On the pure technology front, the ZDX with Advance package gets an impressive array of driver assistance gadgets. It comes with a blind spot warning system, which worked well during our brief drive, lighting up an icon in the side-view mirrors when it wasn't safe to change lanes. Adaptive cruise control is also included, using forward facing radar to match the speeds of slower traffic ahead. This system proved easy to activate using buttons on the right side of the steering wheel. The radar is also used in the Collision Mitigation Braking System, which will hit the brakes if it detects an imminent crash.

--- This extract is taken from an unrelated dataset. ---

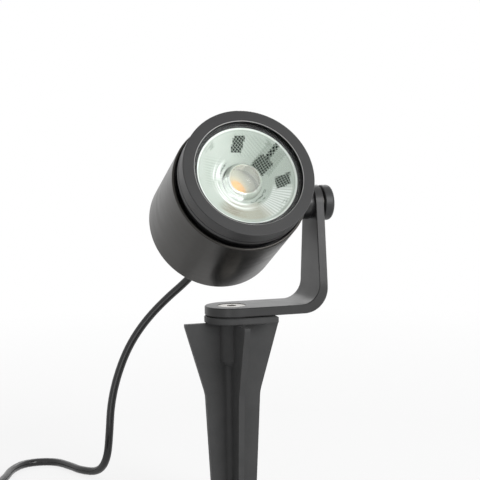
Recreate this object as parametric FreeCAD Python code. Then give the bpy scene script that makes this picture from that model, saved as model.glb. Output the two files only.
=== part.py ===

The next trim level down is the ZDX with Technology package, a car with the kind of impressive cabin tech we've come to expect from Acura. That means the car gets the latest generation of Acura's navigation system, a hard drive-based unit that warns about traffic and weather problems. While we were testing out the car, we got a rare tsunami alert to show on the system. We've always liked Acura's voice recognition, and that is included here. Acura's signature ELS audio system, using 10 speakers and a 435 watt amp, is also present. In our short time with the car, it sounded very good, producing excellent fidelity.
As a new addition to Acura's technology arsenal, the iPod integration allowed for voice searches on the music library. Similar to Ford's Sync, this system responds to voice commands such as play artist or play album. Acura had an iPod hooked up in the car we drove, and we were able to issue the command "Play Eric Clapton," and have it respond accurately. The last bit of notable technology here is a rear-view camera with three views: normal, wide, and top-down. All of the equipment from the Technology package is included in the Advance package trimmed ZDX.
With the ZDX, Acura has produced a uniquely designed car with a level of luxury greater than previous models from the company. The drive quality isn't terrible remarkable, and neither is the fuel economy, but the cabin technology pushes Acura toward the cutting edge.